One usually sees a photograph as capturing a very slender slice of history. However, Weng Fen’s images appear to depict China’s future and present, with the divide on which the girls sit in the present.
Bird’s Eye View
In Weng Fen’s next project, Bird’s Eye View, he again uses school girls as his subjects, though for this body of work, some of them are looking down from the tops of skyscrapers rather than sitting on walls looking up from ground level. However, the foreground, which is now the building’s roof, remains a separate space, different from the extensive skyline yonder.
In these images, the teenage girls are completely within the forefront rather than straddling two areas and stand with their backs to the camera so that their sightline, though hidden from the viewer, is apparently directed into the cityscape further ahead.
The fact that we cannot see the girls’ facial expressions, we are obliged to use our greater degree of imagination.
Analysis
Sitting on the Wall, Bird’s Eye View, and Staring at The Lake are about China’s era of modernization and urbanization that took place during the 1980s through economic globalization. The countryside’s urbanization development and the psychological mutations that resulted from the transformation are what Weng Fen is trying to capture with these images.
Speaking about the similarities between Sitting on the Wall and Bird’s Eye View, Weng Fen said:
These young girls are the mirrors of us. The distant cities are the by-products of modernization’s dream; in the eyes of people, they represent civilization and modern progress. The city has become the religion of today. By calmly observing this ‘hyper-progress’, I can then understand that men’s desires are the basis for social problems. The girls embody these desires, these needs. Through them, we are at the same time excited, puzzled, waiting…
The cities in the pictures (Haikou, Guangzhou, Shenzhen, and Shanghai) represent artificial nature, while the people are the host. The changes between the host and the guest (artificial nature) have resulted in uncertainty about rural urbanization.
The city of Haikou, where Weng Fen comes from and where some of the photographs were taken, used to be an experimental base of urbanization and modernization after the rural province of Hainan became China’s first Special Economic Zone in the 1980s.

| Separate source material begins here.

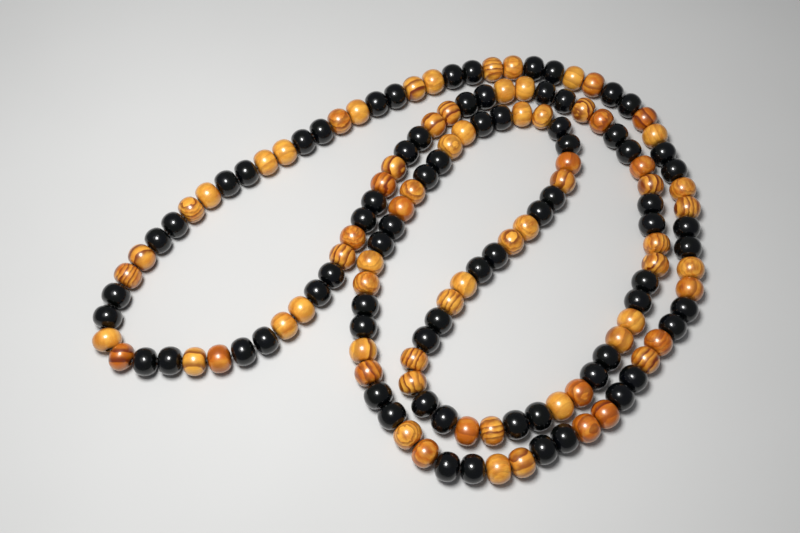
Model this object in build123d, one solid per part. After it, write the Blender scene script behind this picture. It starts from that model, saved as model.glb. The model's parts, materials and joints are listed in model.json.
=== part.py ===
from build123d import *

import math
import os

# Mala prayer beads: a closed strand of turned beads on a limp cord, lying flat on a surface in one
# folded heap with no crossings. Millimetres, +Z up. The origin is at the middle of the strand's
# footprint, on the surface that the beads rest on.

# ---- driving dimensions -------------------------------------------------------------------------
BEAD_COUNT = 144
BEAD_DIAMETER = 8.0
BEAD_GAP = 0.25          # room between neighbouring beads, which lets the strand bend
FLANK_RADIUS = 2.75      # curvature of a bead's side, seen from the side
HOLE_DIAMETER = 2.0
CORD_DIAMETER = 0.8
KNOT_DIAMETER = 1.7
KNOT_LENGTH = 2.4
KNOT_CLEARANCE = 0.02    # all round, between the cord and the knot's wraps

# Colours come in fours along the strand.
PATTERN = ["black", "wood", "wood", "black"]

# The cord's route over the surface, chosen by hand. Both ends lie in the same gap between two beads.
ROUTE = [
    (-32.4, 33.2), (-21, 42.5), (-8, 50.5), (6, 58.5), (21, 63.5), (35, 65.8), (47.5, 63), (57, 60),
    (67, 53.5), (73, 47), (75.5, 38), (80.5, 28.5), (83, 19), (81.5, 8), (82.5, -5), (79.5, -17),
    (70.5, -27), (62.5, -39.5), (54, -50.5), (41.5, -57), (31, -64.5), (21.5, -65.3), (11.5, -65.5),
    (1.5, -56.5), (-7, -46.5), (-11.5, -35), (-11.5, -22), (-12, -9), (-6.5, 2), (-1.5, 15), (7, 27),
    (13, 38.5), (25.5, 45.5), (36, 48), (43, 45), (47, 38), (47, 29.5), (45, 23), (41, 16), (32.5, 5),
    (23.5, -4.5), (14.5, -14.5), (8.5, -26.5), (2.5, -37), (3.5, -46), (10, -51.5), (19.5, -56.5),
    (30, -53.5), (41, -48.5), (50, -42), (57.5, -30.5), (64.5, -20.5), (67.5, -9.5), (73.5, 0),
    (71, 13), (72.5, 27), (65, 37), (58, 47), (46, 53.5), (33.5, 58), (20.5, 53), (8, 45),
    (-0.5, 34), (-7.5, 23), (-12, 10.5), (-17.5, -2), (-22, -14), (-30, -25.5), (-39.5, -36),
    (-52, -41.5), (-64.5, -42), (-71.5, -43), (-77, -42), (-81, -38.8), (-82.8, -33.8), (-82.6, -27.5),
    (-80.5, -20), (-76.5, -11), (-68.5, 0.5), (-60.5, 11), (-51, 18.5), (-42, 25.4), (-32.6, 33),
]

# The strand's loose end loop folds up along lines that join a gap on its lower side to a gap on its
# upper side. A gap is named by the number of the bead that follows it.
FOLD_GAPS = [(120, 144), (122, 141), (124, 138), (126, 136), (128, 133)]
FIRST_LOOP_BEAD = FOLD_GAPS[0][0]

# The rest of the strand, in stretches of ten beads.
STRETCH_BEADS = 10
STRETCHES = [
    "outer_upper_left", "outer_upper_right", "outer_right", "outer_lower_right", "outer_bottom",
    "middle_rise", "hairpin", "diagonal", "inner_bottom", "inner_right", "inner_top", "middle_fall",
]

# ---- derived dimensions -------------------------------------------------------------------------
BEAD_RADIUS = BEAD_DIAMETER / 2
CORD_HEIGHT = BEAD_RADIUS
ARC_SHARE = 0.45         # part of the shorter run that a corner's arc takes up


def corner_radii(points):
    """The arc at each corner is as large as its two runs allow."""
    radii = []
    for before, corner, after in zip(points, points[1:], points[2:]):
        run_in = Vector(*corner) - Vector(*before)
        run_out = Vector(*after) - Vector(*corner)
        half_turn = math.radians(run_in.get_angle(run_out)) / 2
        radii.append(ARC_SHARE * min(run_in.length, run_out.length) / math.tan(half_turn))
    return radii


def cord_path():
    """The cord's line: straight runs joined by tangent arcs, at the height of the bead holes."""
    radii = corner_radii(ROUTE)
    print("corner radii, mm:", [round(radius, 1) for radius in radii])
    print("smallest corner radius, mm:", round(min(radii), 2))
    return Pos(0, 0, CORD_HEIGHT) * FilletPolyline(*ROUTE, radius=radii)


def point_on(path, station):
    return path.position_at(station, position_mode=PositionMode.LENGTH)


def direction_on(path, station):
    return path.tangent_at(station, position_mode=PositionMode.LENGTH)


def bead_stations(path, pitch):
    """Distances along the cord of the bead centres, each a straight pitch from the last."""
    station = (pitch - BEAD_GAP) / 2
    stations = [station]
    while len(stations) < BEAD_COUNT:
        centre = point_on(path, station)
        station += pitch
        for _ in range(3):
            station += pitch - (point_on(path, min(station, path.length)) - centre).length
        stations.append(station)
    return stations


def fit_pitch(path):
    """The pitch at which the last bead ends where the cord does."""
    pitch = (path.length + BEAD_GAP) / BEAD_COUNT
    for _ in range(3):
        end = bead_stations(path, pitch)[-1] + (pitch - BEAD_GAP) / 2
        pitch += (path.length - end) / BEAD_COUNT
    return pitch


def bead(length):
    """A turned bead lying along X: two end caps and a rounder flank, with a hole along its axis."""
    half = length / 2
    flank_centre = BEAD_RADIUS - FLANK_RADIUS
    cap_radius = (half**2 + flank_centre**2 - FLANK_RADIUS**2) / (2 * (half - FLANK_RADIUS))
    cap_centre = half - cap_radius
    lean = math.atan2(flank_centre, -cap_centre)
    join = Vector(cap_centre + cap_radius * math.cos(lean), cap_radius * math.sin(lean))
    cap_middle = Vector(
        cap_centre + cap_radius * math.cos(lean / 2), cap_radius * math.sin(lean / 2)
    )
    cap = ThreePointArc((half, 0), cap_middle, join)
    flank = ThreePointArc(join, (0, BEAD_RADIUS), (-join.X, join.Y))
    outline = Wire([cap, flank, cap.mirror(Plane.YZ), Line((-half, 0), (half, 0))])
    body = revolve(Face(outline), Axis.X)
    return body - Cylinder(HOLE_DIAMETER / 2, 2 * length, rotation=(0, 90, 0))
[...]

Within a short time, Hainan was transformed into a commercial zone.
Conclusion
The teenage girls sitting on the walls that separate the city and the rural area evoke the past scenery, while the shadow of the girls directs the audience to look at the city and the future. Sitting on the Wall reveals the transformations between artificial nature and humans; the cultural and psychological changes of people brought about by modernization.